(Entries taken from a collection)
********

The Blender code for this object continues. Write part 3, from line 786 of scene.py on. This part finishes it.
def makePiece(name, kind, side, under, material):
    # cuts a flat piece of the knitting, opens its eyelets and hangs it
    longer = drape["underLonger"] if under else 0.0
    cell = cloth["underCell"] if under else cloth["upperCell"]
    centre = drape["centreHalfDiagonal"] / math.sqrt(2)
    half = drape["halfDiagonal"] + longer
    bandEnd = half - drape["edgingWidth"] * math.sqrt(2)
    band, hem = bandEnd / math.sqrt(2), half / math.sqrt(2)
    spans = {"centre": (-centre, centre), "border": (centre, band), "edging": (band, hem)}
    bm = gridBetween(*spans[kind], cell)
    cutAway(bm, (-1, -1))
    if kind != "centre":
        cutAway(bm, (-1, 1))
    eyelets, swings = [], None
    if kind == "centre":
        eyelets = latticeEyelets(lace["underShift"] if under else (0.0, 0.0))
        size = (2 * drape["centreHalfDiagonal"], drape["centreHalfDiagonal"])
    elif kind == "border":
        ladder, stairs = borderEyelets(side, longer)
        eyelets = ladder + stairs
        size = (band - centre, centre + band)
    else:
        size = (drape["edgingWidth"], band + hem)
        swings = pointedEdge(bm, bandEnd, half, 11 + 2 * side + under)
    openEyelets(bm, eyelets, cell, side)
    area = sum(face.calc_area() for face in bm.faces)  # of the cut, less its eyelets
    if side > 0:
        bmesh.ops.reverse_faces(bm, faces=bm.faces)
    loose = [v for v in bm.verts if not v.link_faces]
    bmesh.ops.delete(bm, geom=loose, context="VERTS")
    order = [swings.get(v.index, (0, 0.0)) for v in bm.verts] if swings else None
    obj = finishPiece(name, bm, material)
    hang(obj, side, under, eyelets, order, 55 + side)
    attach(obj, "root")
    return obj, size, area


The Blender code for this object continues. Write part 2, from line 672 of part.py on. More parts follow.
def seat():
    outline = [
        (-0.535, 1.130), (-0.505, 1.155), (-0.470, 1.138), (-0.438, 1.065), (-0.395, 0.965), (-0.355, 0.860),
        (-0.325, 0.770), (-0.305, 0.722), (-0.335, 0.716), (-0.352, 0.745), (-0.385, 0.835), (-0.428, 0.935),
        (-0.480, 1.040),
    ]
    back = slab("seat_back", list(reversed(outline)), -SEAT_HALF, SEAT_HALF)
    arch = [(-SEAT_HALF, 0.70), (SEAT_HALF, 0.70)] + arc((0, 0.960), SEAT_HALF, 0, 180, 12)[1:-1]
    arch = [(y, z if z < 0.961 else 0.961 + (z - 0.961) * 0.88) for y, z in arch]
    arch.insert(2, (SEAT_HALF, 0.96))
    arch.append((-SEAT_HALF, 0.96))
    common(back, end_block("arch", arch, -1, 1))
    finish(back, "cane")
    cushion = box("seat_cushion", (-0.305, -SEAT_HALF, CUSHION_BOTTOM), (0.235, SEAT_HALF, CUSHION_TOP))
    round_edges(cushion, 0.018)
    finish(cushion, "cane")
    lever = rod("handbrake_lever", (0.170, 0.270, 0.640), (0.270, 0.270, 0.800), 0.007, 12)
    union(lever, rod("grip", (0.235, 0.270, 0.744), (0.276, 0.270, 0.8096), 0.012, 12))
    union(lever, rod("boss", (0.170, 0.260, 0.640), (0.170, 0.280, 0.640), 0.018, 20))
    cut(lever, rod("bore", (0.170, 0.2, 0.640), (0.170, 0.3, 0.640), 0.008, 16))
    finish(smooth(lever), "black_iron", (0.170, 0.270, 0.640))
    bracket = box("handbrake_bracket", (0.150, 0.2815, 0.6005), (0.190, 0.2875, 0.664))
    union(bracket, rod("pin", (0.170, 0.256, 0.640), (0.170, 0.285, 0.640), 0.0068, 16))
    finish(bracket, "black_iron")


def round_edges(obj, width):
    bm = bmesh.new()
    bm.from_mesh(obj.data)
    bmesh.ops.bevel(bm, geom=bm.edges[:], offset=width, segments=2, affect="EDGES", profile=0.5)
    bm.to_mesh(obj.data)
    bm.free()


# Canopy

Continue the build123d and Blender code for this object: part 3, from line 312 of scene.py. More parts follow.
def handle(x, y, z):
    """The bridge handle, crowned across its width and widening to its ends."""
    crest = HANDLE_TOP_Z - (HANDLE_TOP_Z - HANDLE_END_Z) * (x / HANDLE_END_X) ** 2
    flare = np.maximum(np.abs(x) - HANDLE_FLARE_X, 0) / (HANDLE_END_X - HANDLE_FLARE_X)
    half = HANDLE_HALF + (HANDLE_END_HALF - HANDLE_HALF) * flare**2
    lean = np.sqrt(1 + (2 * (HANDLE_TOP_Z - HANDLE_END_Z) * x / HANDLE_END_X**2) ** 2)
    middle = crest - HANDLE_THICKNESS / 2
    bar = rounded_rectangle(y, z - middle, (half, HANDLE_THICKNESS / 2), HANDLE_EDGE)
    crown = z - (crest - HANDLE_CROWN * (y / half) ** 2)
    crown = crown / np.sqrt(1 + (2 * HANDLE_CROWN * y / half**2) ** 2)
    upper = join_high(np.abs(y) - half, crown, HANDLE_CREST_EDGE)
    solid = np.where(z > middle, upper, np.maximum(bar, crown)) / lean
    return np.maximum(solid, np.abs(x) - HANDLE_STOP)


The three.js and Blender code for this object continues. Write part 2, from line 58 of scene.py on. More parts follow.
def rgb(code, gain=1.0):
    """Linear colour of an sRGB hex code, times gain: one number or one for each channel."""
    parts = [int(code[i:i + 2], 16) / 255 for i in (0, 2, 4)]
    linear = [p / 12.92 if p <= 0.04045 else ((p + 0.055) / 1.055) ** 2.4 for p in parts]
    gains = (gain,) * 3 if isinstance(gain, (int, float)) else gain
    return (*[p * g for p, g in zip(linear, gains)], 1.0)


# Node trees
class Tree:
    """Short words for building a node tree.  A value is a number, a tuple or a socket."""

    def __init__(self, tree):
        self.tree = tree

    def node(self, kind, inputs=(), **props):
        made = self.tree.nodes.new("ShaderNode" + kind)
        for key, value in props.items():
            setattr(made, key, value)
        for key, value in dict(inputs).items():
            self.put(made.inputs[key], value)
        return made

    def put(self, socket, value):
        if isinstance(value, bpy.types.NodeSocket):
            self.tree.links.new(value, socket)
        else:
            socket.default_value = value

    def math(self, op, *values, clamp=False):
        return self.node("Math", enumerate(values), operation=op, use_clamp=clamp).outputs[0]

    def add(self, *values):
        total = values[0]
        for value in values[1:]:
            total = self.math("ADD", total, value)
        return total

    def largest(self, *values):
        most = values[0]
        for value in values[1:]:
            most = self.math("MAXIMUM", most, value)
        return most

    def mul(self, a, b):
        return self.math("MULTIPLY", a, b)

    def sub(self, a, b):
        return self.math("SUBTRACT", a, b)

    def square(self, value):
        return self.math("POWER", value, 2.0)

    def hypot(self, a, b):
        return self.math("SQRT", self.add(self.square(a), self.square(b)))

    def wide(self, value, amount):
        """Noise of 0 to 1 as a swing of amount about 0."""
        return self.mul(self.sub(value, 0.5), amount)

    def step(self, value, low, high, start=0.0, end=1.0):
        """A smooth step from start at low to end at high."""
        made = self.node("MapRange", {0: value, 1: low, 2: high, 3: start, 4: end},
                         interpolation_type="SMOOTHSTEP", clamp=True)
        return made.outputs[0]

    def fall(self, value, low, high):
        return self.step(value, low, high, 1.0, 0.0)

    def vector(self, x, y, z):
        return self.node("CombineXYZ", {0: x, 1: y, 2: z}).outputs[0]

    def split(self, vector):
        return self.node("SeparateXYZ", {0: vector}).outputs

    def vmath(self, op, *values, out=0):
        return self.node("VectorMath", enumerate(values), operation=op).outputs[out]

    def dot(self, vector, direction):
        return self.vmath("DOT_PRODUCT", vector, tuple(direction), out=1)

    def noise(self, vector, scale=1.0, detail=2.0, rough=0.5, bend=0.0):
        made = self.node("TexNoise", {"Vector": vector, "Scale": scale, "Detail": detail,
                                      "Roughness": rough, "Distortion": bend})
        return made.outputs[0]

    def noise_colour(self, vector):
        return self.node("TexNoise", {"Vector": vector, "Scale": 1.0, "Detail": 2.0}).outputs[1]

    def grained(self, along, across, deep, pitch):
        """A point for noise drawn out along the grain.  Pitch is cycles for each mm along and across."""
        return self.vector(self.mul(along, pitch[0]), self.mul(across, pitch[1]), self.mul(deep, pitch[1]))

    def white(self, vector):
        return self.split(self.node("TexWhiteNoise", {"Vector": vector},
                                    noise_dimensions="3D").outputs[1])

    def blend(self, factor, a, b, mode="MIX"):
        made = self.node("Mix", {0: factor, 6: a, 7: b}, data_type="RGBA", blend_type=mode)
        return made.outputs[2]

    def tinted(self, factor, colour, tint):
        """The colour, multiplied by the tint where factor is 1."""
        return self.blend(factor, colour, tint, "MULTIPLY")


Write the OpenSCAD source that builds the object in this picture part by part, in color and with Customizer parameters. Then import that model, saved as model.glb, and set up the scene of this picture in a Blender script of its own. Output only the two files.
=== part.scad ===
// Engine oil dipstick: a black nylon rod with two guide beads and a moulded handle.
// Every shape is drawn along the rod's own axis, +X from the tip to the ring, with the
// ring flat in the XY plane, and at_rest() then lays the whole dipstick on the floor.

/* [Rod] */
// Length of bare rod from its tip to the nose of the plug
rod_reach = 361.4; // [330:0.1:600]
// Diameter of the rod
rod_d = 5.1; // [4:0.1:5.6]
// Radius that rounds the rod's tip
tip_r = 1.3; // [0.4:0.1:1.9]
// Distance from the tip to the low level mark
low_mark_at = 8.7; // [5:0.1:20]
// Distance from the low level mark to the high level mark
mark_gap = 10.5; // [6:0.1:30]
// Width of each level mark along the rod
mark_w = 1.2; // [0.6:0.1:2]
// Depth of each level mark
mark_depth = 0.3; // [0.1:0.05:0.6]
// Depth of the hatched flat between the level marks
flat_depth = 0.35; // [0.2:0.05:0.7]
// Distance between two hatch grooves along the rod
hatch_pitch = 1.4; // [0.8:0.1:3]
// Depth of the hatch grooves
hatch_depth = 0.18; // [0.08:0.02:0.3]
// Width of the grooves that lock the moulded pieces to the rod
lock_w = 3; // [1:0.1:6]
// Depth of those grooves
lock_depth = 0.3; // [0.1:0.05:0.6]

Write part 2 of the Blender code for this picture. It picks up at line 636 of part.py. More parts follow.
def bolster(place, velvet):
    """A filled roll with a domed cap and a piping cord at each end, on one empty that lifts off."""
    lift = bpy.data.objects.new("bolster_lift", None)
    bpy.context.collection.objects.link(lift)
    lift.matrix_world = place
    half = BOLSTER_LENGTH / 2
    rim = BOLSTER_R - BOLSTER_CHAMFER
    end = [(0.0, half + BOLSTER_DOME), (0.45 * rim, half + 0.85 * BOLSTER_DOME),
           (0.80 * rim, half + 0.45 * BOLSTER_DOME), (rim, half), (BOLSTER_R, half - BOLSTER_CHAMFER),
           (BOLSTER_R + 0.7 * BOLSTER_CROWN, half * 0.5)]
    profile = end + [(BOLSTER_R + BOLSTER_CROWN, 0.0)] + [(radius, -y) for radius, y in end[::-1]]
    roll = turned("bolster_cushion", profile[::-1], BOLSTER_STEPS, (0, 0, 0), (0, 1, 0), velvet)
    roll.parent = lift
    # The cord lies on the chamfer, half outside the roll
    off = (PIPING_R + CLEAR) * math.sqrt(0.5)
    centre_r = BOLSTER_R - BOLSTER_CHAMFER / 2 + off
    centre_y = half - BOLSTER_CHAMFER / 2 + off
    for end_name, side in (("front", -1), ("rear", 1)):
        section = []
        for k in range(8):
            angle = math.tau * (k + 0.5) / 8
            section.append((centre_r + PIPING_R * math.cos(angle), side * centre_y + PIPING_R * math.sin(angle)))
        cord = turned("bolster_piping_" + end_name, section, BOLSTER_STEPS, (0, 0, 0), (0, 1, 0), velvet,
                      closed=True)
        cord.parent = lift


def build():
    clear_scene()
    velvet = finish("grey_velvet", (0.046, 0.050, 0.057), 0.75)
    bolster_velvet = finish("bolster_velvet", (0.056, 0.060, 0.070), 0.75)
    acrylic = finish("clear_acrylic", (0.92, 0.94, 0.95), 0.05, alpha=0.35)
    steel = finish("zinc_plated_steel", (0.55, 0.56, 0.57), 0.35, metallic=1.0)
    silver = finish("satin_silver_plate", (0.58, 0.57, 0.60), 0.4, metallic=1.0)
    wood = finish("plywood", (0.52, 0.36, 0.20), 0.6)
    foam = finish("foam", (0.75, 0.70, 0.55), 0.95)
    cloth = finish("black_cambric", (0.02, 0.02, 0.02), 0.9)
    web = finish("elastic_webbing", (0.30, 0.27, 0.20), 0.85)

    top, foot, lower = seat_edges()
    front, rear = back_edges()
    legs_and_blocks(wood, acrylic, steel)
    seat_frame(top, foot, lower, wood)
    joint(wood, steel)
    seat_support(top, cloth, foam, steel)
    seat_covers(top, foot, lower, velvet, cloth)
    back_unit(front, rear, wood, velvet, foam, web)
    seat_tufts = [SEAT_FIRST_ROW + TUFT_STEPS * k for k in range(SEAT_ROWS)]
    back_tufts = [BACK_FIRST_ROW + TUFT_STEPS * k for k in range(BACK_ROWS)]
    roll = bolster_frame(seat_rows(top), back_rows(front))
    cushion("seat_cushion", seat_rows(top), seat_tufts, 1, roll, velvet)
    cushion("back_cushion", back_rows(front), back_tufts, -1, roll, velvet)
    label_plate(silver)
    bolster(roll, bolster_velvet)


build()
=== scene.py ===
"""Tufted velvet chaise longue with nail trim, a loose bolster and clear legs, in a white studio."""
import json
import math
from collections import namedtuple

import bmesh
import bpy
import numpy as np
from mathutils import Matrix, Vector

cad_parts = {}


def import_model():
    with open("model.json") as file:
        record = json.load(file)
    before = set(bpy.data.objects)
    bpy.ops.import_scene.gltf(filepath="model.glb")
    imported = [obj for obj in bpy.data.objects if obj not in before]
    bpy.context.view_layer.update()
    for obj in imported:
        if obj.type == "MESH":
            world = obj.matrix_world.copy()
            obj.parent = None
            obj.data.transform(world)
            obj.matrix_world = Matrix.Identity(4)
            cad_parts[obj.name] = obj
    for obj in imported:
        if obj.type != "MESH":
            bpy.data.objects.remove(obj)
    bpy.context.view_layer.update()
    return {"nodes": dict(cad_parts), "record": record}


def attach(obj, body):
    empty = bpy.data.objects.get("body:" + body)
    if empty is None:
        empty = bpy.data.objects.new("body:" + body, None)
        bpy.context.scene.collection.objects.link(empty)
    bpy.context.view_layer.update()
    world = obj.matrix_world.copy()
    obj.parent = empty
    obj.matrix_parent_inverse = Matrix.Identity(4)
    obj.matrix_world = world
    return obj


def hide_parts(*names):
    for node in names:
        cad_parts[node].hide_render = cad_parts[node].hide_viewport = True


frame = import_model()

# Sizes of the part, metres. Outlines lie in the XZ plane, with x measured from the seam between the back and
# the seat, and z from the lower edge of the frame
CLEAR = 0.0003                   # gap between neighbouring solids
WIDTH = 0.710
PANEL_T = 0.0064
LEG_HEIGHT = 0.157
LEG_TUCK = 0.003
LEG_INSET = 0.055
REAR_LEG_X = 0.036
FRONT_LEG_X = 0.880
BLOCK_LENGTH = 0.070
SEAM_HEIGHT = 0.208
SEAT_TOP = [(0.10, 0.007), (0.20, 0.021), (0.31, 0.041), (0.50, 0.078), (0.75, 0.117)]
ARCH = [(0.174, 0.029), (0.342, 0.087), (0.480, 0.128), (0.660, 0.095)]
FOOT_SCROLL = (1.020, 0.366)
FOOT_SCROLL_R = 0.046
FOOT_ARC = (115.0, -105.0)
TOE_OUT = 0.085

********

BRIEF => Give only the number of lines in the material above that include the word "before".

WORKED SOLUTION => 2